### RAW DATA
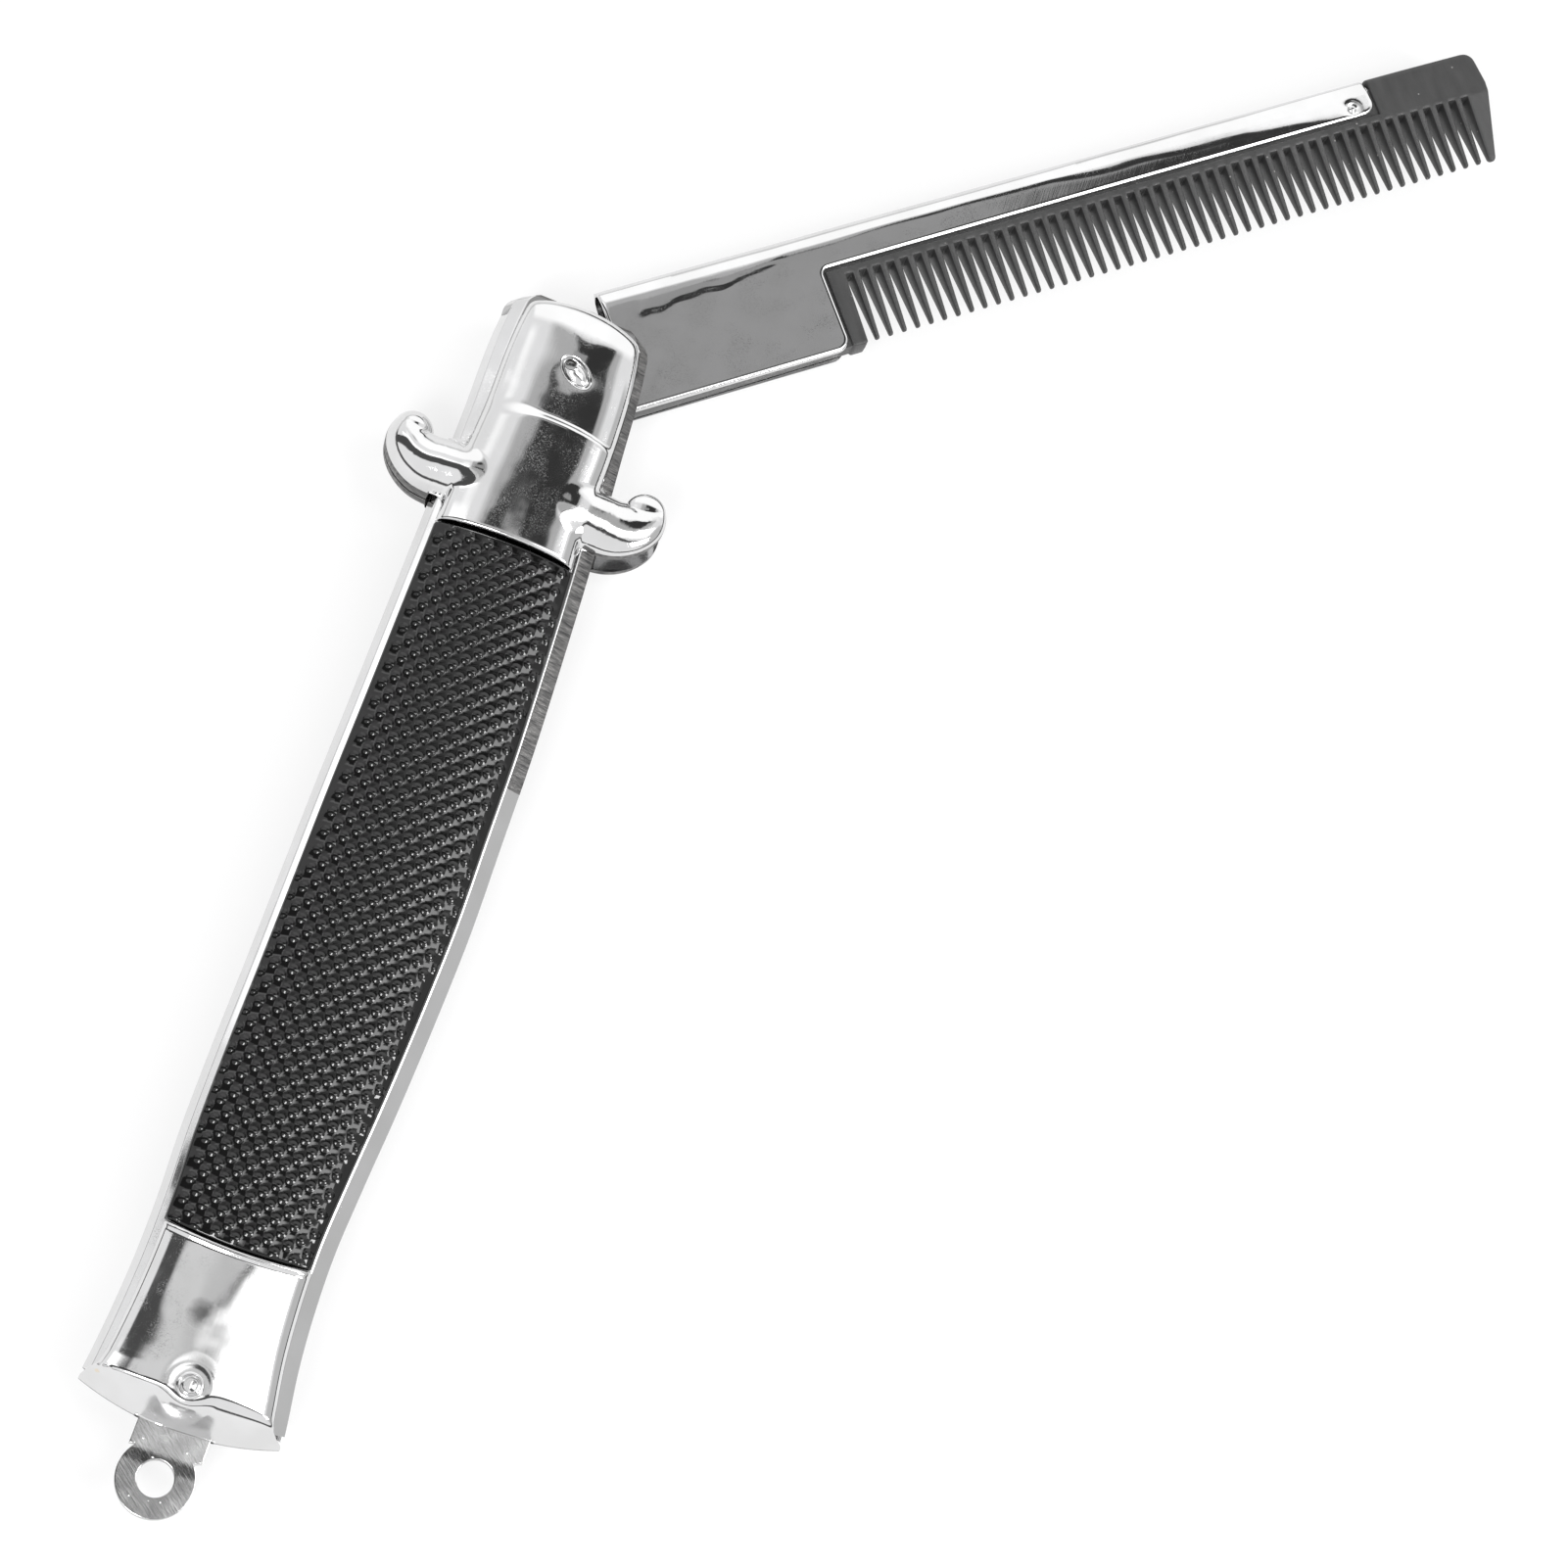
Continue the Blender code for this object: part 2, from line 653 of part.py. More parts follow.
def plate_from_cells(cells, span):
    """A solid over plan cells that share edges; span gives a cell's bottom and top at height y."""
    index, points = {}, []

    def corner(x, y, z, side):
        key = (round(x, 5), round(y, 5), side)
        if key not in index:
            index[key] = len(points)
            points.append((x, y, z))
        return index[key]

    faces, walls = [], {}
    for number, cell in enumerate(cells):
        low = [corner(x, y, span(number, y)[0], "low") for x, y in cell]
        top = [corner(x, y, span(number, y)[1], "top") for x, y in cell]
        faces += [tuple(top), tuple(reversed(low))]
        for k in range(len(cell)):
            after = (k + 1) % len(cell)
            twin = (top[after], top[k])
            if twin in walls:
                del walls[twin]
            else:
                walls[(top[k], top[after])] = (top[k], low[k], low[after], top[after])
    return points, faces + list(walls.values())


def empty(name, location, turn, parent=None):
    thing = bpy.data.objects.new(name, None)
    bpy.context.collection.objects.link(thing)
    thing.location = location
    thing.rotation_euler = (0.0, 0.0, math.radians(turn))
    thing.parent = parent
    return thing


def build_handle(chrome, steel, black, handle):
    pivot_hole = hole_cut(PIVOT_RADIUS + RUNNING_GAP, PIVOT_Y)
    tail_hole = hole_cut(TAIL_PIN_RADIUS + RUNNING_GAP, TAIL_RIVET_Y)
    pivot_seat = seat_cut(PIVOT_Y, PIVOT_SEAT_RADIUS, PIVOT_SEAT_Z)
    tail_seat = seat_cut(TAIL_RIVET_Y, TAIL_SEAT_RADIUS, TAIL_SEAT_Z)
    reach, depth = CAP_NOTCH_HALF_WIDTH, CAP_NOTCH_DEPTH
    notch_outline = [(-reach, -reach), (reach, -reach), (reach, TAIL_RIVET_Y), (-reach, TAIL_RIVET_Y)]
    tab_notch = slab(notch_outline, -depth, depth)
    for side_name, mirrored in (("front", False), ("back", True)):
        piece(f"{side_name}_frame", frame_solid(), chrome, handle, cuts=[pivot_hole, tail_hole],
              mirrored=mirrored)
        piece(f"{side_name}_bolster", bolster_solid(), chrome, handle,
              joins=[quillon_solid(-1), quillon_solid(1)], cuts=[pivot_seat, pivot_hole],
              mirrored=mirrored)
        piece(f"{side_name}_grip", grip_solid(), black, handle, mirrored=mirrored)
        piece(f"{side_name}_cap", cap_solid(), chrome, handle, cuts=[tail_seat, tail_hole, tab_notch],
              mirrored=mirrored)
    piece("pivot_rivet", rivet_solid(PIVOT_Y, PIVOT_RADIUS, PIVOT_HEAD_RADIUS, PIVOT_SEAT_Z),
          steel, handle)
    piece("tail_rivet", rivet_solid(TAIL_RIVET_Y, TAIL_PIN_RADIUS, TAIL_HEAD_RADIUS, TAIL_SEAT_Z),
          steel, handle)
    ring_hole = hole_cut(TAB_HOLE_RADIUS, TAB_RING_Y)
    piece("hang_tab", tab_solid(), steel, handle, cuts=[tail_hole, ring_hole])


def build_comb(chrome, steel, plastic, pivot):
    pivot_hole = hole_cut(PIVOT_RADIUS + RUNNING_GAP, 0.0)
    rivet_hole = hole_cut(SLEEVE_RIVET_RADIUS + RUNNING_GAP, SLEEVE_RIVET_Y, SLEEVE_RIVET_X)
    showing = plate_from_cells(comb_cells(), comb_span)
    core = slab(core_outline(), -CORE_HALF_THICK, CORE_HALF_THICK)
    piece("comb", showing, plastic, pivot, joins=[core], cuts=[pivot_hole, rivet_hole])
    sleeve = mesh_object("comb_sleeve", sleeve_sheet(), False, pivot)
    sheet = sleeve.modifiers.new("sheet", "SOLIDIFY")
    sheet.thickness = SLEEVE_SHEET * MM
    sheet.offset = -1.0
    sheet.use_even_offset = True
    for label, cutter in (("cut_0", pivot_hole), ("cut_1", rivet_hole)):
        combine(sleeve, cutter, "DIFFERENCE", False, pivot, label)
    sleeve.data.materials.append(chrome)
    sleeve.data.shade_smooth()
    sleeve.data.set_sharp_from_angle(angle=math.radians(35))
    reach = SLEEVE_HALF_THICK + 0.15
    pin = [
        (SLEEVE_RIVET_RADIUS * 0.6, -reach),
        (SLEEVE_RIVET_RADIUS, -SLEEVE_HALF_THICK + 0.15),
        (SLEEVE_RIVET_RADIUS, SLEEVE_HALF_THICK - 0.15),
        (SLEEVE_RIVET_RADIUS * 0.6, reach),
    ]
    piece("sleeve_rivet", turned(pin, (SLEEVE_RIVET_X, SLEEVE_RIVET_Y)), steel, pivot)


def rest_on_origin(root):
    """Move the whole so that the bottom centre of its box is at the world's origin."""
    bpy.context.view_layer.update()
    depsgraph = bpy.context.evaluated_depsgraph_get()
    points = []
    for thing in bpy.data.objects:
        if thing.type == "MESH" and not thing.hide_render:
            shaped = thing.evaluated_get(depsgraph)
            points += [shaped.matrix_world @ vertex.co for vertex in shaped.to_mesh().vertices]
            shaped.to_mesh_clear()
    low = [min(point[axis] for point in points) for axis in range(3)]
    high = [max(point[axis] for point in points) for axis in range(3)]
    root.location = (-(low[0] + high[0]) / 2, -(low[1] + high[1]) / 2, -low[2])


def main():
    clear_scene()
    chrome = material("bright chrome plate", (0.78, 0.78, 0.79), 1.0, 0.12)
    steel = material("worn sheet steel", (0.62, 0.62, 0.62), 1.0, 0.3)
    black = material("gloss black plastic", (0.012, 0.012, 0.013), 0.0, 0.18)
    plastic = material("charcoal comb plastic", (0.06, 0.06, 0.06), 0.0, 0.5)
    root = empty("folding_comb", (0.0, 0.0, 0.0), 0.0)
    handle = empty("handle_axes", (0.0, 0.0, 0.0), 0.0, root)
    pivot = empty("comb_pivot", (0.0, PIVOT_Y * MM, 0.0), OPEN_ANGLE, root)
    build_handle(chrome, steel, black, handle)
    build_comb(chrome, steel, plastic, pivot)
    rest_on_origin(root)


main()
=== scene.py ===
import cmath
import json
import math

import bpy
import numpy as np
from mathutils import Matrix, Vector
from mathutils.geometry import delaunay_2d_cdt
from mathutils.kdtree import KDTree


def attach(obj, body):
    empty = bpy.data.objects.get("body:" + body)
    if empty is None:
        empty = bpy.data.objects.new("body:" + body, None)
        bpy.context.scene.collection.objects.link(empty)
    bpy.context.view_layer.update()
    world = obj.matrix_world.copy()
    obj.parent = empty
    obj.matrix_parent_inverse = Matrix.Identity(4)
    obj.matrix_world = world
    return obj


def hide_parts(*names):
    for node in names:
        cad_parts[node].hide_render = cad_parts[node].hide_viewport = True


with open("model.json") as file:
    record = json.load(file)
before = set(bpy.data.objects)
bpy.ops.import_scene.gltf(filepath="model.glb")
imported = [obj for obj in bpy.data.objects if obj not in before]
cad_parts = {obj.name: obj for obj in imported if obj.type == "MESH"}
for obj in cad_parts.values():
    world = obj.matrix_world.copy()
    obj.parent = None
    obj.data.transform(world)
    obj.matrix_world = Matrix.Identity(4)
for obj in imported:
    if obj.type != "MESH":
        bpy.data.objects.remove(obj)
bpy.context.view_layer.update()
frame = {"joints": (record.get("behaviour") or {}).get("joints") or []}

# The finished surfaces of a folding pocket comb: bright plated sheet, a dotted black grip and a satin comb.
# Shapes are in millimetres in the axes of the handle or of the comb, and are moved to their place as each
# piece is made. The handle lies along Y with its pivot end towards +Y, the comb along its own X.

MM = 0.001

# Camera, set from the photograph: where it stands, what its axis meets and how it is turned about that axis
CAMERA_PLACE = (-0.03315, -0.14353, 0.42401)
CAMERA_AIM = (-0.00036, -0.00817, 0.006)
CAMERA_ROLL = -19.27
CAMERA_LENS = 95.56
SENSOR_WIDTH = 36.0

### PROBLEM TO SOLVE
Extract and output the part that opens with the line containing "obj.matrix_world = Matrix.Identity(4)" and closes with the line containing "# The finished", unchanged, ends included.

### RESPONSE TO THE TASK
    obj.matrix_world = Matrix.Identity(4)
for obj in imported:
    if obj.type != "MESH":
        bpy.data.objects.remove(obj)
bpy.context.view_layer.update()
frame = {"joints": (record.get("behaviour") or {}).get("joints") or []}

# The finished surfaces of a folding pocket comb: bright plated sheet, a dotted black grip and a satin comb.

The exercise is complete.